Tens of thousands of migrants have surged to the US-Mexico border, and US President Joe Biden acknowledged that the change on May 11 would mean "it's going to be chaotic for a little while".

What is Title 42?

It dates back to a 1944 law known as the Public Health Act, which granted US authorities emergency powers to prevent the spread of diseases.

In March 2020, the Trump administration invoked the statute, citing the need to stop the spread of Covid-19 across its borders.

When Title 42 was in place, US authorities were able to swiftly remove migrants crossing the border from Mexico - including asylum seekers - using the pandemic as justification.

Some 2.8 million people were expelled while Title 42 was in place, according to US Customs and Border Protection.

Why is Title 42 ending?

After taking office in January 2021, Mr Biden and his administration kept the policy in place and continued to defend it as a public health measure for more than a year.

Citing a diminished public health risk, in April 2022 the US Centers for Disease Control, which oversees US health policy, signalled it would end the policy.

Republican-led states are trying to find way to keep the policy in place. A proposed Senate bill, backed by Arizona Independent Kyrsten Sinema and North Carolina Republican Thom Tillis, would allow for rapid expulsions in a manner similar to Title 42, but without the public-health justification.

What's the impact on the situation on the border?

US officials have processed more than 10,000 arrivals at the border each day this week, thought to be the highest levels ever, and up from about 5,000 in March.

Border facilities on Wednesday were holding some 28,000 migrants, far beyond their capacity, sources told Reuters news agency.

To cope with the influx, the Department of Homeland Security has stationed 24,000 more law enforcement officers and deployed 1,500 active-duty troops at the border.

Meanwhile, Mexico is also sending troops to its border with Central America to control the expected increase in migrants attempting to reach the US.

What is Title 8?

Title 8 is the decades-old pre-pandemic law that governs how migrants are deported. It will now again form the primary legal basis for US immigration policy.

Compared with Title 42, Title 8 allows more migrants to request asylum and be screened for "credible fear" of returning to their country.
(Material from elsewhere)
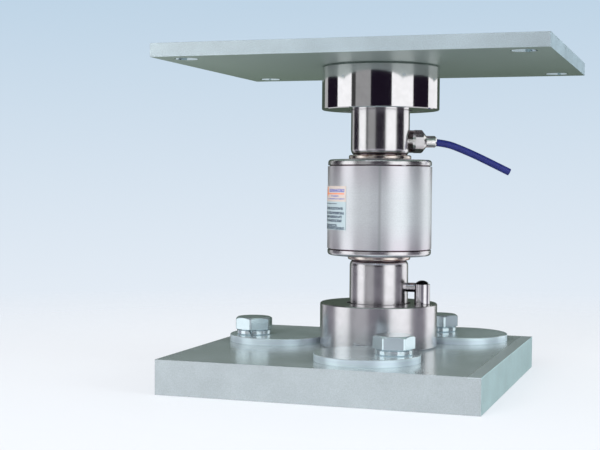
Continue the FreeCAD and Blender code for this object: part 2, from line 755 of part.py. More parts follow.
def make_clamp(number, bolt, head_turn, slit_angle):
    """One eccentric disc with its split lock washer and hexagon bolt."""
    disc_r, thick, edge = size("disc_diameter") / 2, size("disc_thickness"), size("disc_chamfer")
    thread = size("bolt_thread") / 2
    x, y = disc_centre(bolt)
    towards = math.degrees(math.atan2(bolt[1] - y, bolt[0] - x))
    blank = turned("disc_blank_%d" % number, (
        (0, 0), (disc_r, 0), (disc_r, thick - edge), (disc_r - edge, thick), (0, thick)))
    hole = cylinder("disc_hole_%d" % number, thread + size("bolt_play"), thick + 2,
                    size("disc_eccentricity"), 0, -1)
    disc = cut("disc_drilled_%d" % number, blank, [hole])
    keep(place(disc, x, y, BASE_TOP, about_z(towards)), "eccentric_disc_%d" % number)

    outer, inner = size("washer_diameter") / 2, thread + size("washer_play")
    tall, chamfer = size("washer_thickness"), size("washer_chamfer")
    coil = turned("washer_coil_%d" % number, (
        (inner, 0), (outer - chamfer, 0), (outer, chamfer), (outer, tall - chamfer),
        (outer - chamfer, tall), (inner, tall)))
    slant = Rotation(Vector(1, 0, 0), 25)
    slit = box("washer_gap_%d" % number, outer, size("washer_slit"), tall * 3,
               inner - 1, 0, -tall, slant)
    washer = cut("washer_split_%d" % number, coil, [slit])
    level = BASE_TOP + thick
    keep(place(washer, bolt[0], bolt[1], level, about_z(slit_angle)), "lock_washer_%d" % number)

    head, face = size("bolt_head_height"), size("bolt_face_height")
    crown = size("bolt_crown") / 2
    hexagonal = common("bolt_hexagon_%d" % number, [
        hexagon("bolt_prism_%d" % number, size("bolt_flats"), head - face, face),
        cylinder("bolt_corner_%d" % number, size("bolt_corners") / 2, head - face, z=face),
        cone("bolt_chamfer_%d" % number, crown + (head - face) * math.sqrt(3), crown,
             head - face, z=face)])
    shank = tall + thick + size("bolt_bite")
    bolt_solid = fuse("bolt_solid_%d" % number, [
        hexagonal, cylinder("bolt_face_%d" % number, crown, face),
        cylinder("bolt_shank_%d" % number, thread, shank + face / 2, z=-shank)])
    keep(place(bolt_solid, bolt[0], bolt[1], level + tall, about_z(head_turn)),
         "hex_bolt_%d" % number)


def write_parts():
    """Refuse a failed model, then write one file for each sub-part."""
    DOC.recompute()
    for item in DOC.Objects:
        if "Invalid" in item.State or "Error" in item.State:
            raise RuntimeError("%s is %s" % (item.Name, item.State))
    for item in NODES:
        if item.Shape.isNull() or not item.Shape.isValid() or not item.Shape.Solids:
            raise RuntimeError("%s has no valid shape" % item.Label)
    os.makedirs("parts", exist_ok=True)
    for item in NODES:
        item.Shape.exportStep("parts/%s.step" % item.Label)
    print(len(NODES), "sub-parts written")


make_base_plate()
make_lower_cup()
make_upper_cup()
make_top_plate()
make_recess_seals()
make_column()
make_housing()
make_gauges()
make_gland()
make_cable()
make_label()
make_rotation_stop()
for place_number, bolt_point in enumerate(bolt_points()):
    make_clamp(place_number + 1, bolt_point, BOLT_TURNS[place_number], SLIT_ANGLES[place_number])
write_parts()
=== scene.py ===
import bpy
import math
from mathutils import Matrix, Vector


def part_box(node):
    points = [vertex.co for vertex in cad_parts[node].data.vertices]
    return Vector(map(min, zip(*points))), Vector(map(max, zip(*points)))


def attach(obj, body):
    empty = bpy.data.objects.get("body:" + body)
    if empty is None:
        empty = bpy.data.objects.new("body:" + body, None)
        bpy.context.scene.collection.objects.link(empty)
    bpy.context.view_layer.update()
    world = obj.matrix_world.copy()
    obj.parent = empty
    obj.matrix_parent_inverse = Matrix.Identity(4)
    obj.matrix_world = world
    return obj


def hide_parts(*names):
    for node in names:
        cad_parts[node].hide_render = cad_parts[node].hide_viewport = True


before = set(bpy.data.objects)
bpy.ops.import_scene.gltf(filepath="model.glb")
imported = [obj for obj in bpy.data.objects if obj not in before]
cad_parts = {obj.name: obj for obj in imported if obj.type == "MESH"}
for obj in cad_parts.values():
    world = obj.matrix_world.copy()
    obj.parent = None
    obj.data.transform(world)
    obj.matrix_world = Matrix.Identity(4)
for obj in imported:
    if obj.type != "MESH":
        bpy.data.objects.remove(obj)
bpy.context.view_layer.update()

bl_info = {
    "name": "Load Cell Dressing",
    "version": (1, 0, 0),
    "blender": (4, 5, 0),
    "location": "3D View > Sidebar > Load Cell",
    "description": "Finishes a column load cell in its mounting kit and sets up its studio",
    "category": "Object",
}

MM = 0.001
IMAGE_WIDTH = 600


def middle(node):
    """Centre of a node's box."""
    low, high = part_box(node)
    return (Vector(low) + Vector(high)) / 2


def height_of(node):
    """Lowest and highest level of a node."""
    low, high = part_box(node)
    return low[2], high[2]


# Radii, levels and angles that the finishes and the cable follow, read from the frame.
TUBE_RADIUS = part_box("housing_tube")[1][0]
TUBE_FOOT, TUBE_TOP = height_of("housing_tube")
CAN_FOOT, CAN_TOP = height_of("housing_lower_cap")[0], height_of("housing_upper_cap")[1]
BEAD_TOP = height_of("upper_weld_bead")[1]
SLEEVE = middle("gland_sleeve")
GLAND_ANGLE = math.atan2(SLEEVE.y, SLEEVE.x)
LABEL_LOW, LABEL_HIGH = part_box("label_plate")
LABEL_EDGE = math.atan2(LABEL_LOW[1], LABEL_HIGH[0])

# Corner holes of the top plate: distance of their axes from the column's, and countersink radius.
CORNER_HOLES = (110.0 * MM, 82.0 * MM)
CORNER_SINK = 8.3 * MM

# Reach of the gland's flange from the column's axis, and the grooves beside the tube.
FLANGE_REACH = 22.8 * MM
GROOVE_WIDTH = 0.86 * MM
GROOVE_DEPTH = 0.4 * MM

# Distances over which heat tint fades beyond the weld beads, and over which the painted shade on
# the gland's flange comes up beyond the gland's mid-height.
NECK_FADE = (0.6 * MM, 1.6 * MM)
FLANGE_FADE = (0.3 * MM, 1.8 * MM)

# Shares of a gland piece's height between which its painted shade comes up above and below, and of
# the tube's length from its middle over which its brushing gives way to the smoother ends.
GLAND_SHADE_SHARES = (0.16, 0.38)
CAN_END_SHARES = (0.17, 0.51)

# Painted shade and dark reflection on the rotation stop: strip width on the post, share of the
# arm's height.
POST_STRIP = 2.4 * MM
ARM_STRIP = 0.34

# The can's long seam: its place round the axis, and where its dark line fades out, in mm aside.
SEAM_ANGLE = math.radians(-75.3)
SEAM_FADE = (0.1, 1.5)

# Weld spot on the upper groove: place round the axis and from the tube's rim, and half sizes.
SPOT_ANGLE = math.radians(-48.0)
SPOT_INSET = 1.35 * MM
SPOT_RISE = 0.4 * MM
SPOT_HALVES = (1.2 * MM, 1.7 * MM, 1.0 * MM)

# Depth within which a point is taken to lie on a plate's face.
SKIN = 0.1 * MM

# What each part of a finish's own colour is multiplied by: painted shade on the base plate's front
# and towards the top plate's right, painted light on the base plate's right side and the top
# plate's right end, painted shade above and below on the gland, and real marks, tone and heat tint
# on the discs, washers and can.
BASE_FRONT_SHADE = (0.965, 0.935, 0.935)
BASE_SIDE_LIGHT = (0.94, 1.09, 1.10)
TOP_RIGHT_SHADE = (0.77, 0.785, 0.80)
TOP_END_LIGHT = (1.11, 1.19, 1.28)
DISC_MARKS = (0.88, 0.84, 0.92)
WASHER_SHIFT = (1.05, 1.0, 1.0)
GLAND_SHADE_TINT = (0.30, 0.24, 0.25)
CAN_HEAT = (0.87, 0.78, 0.82)

# Roughness that dull zinc has beyond the rest of its plate.
DULLER = 0.12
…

Those deemed eligible are processed for release and must attend an immigration court, while those who are not are deported.

Migrants caught crossing illegally are rapidly removed and are then subject to five or 10-year bans if caught re-entering the US illegally. Under Title 42, there were no such consequences.

What else is the government doing?

The Biden administration introduced new rules this week that would deny asylum to almost all migrants who cross illegally.

The strict measures would largely ban migrants from applying for asylum in the US if they had travelled through other countries on their way to the US-Mexico border, or failed to first apply online.

Illegal crossers will be deported, barred from re-entering the US for at least five years, and be "presumed ineligible for asylum", according to CBP.

But the new rules are likely to face legal challenges from immigrant advocacy groups.

The Biden administration plans to open new migrant processing centres in Colombia and Guatemala in a bid to help reduce undocumented immigration.

Mexico has agreed to continue to accept 30,000 migrants per month from Cuba, Haiti, Nicaragua and Venezuela, as long as they come by air.

The US, for its part, has agreed to take up to a total of 100,000 people from Honduras, Guatemala and El Salvador who have family in the US.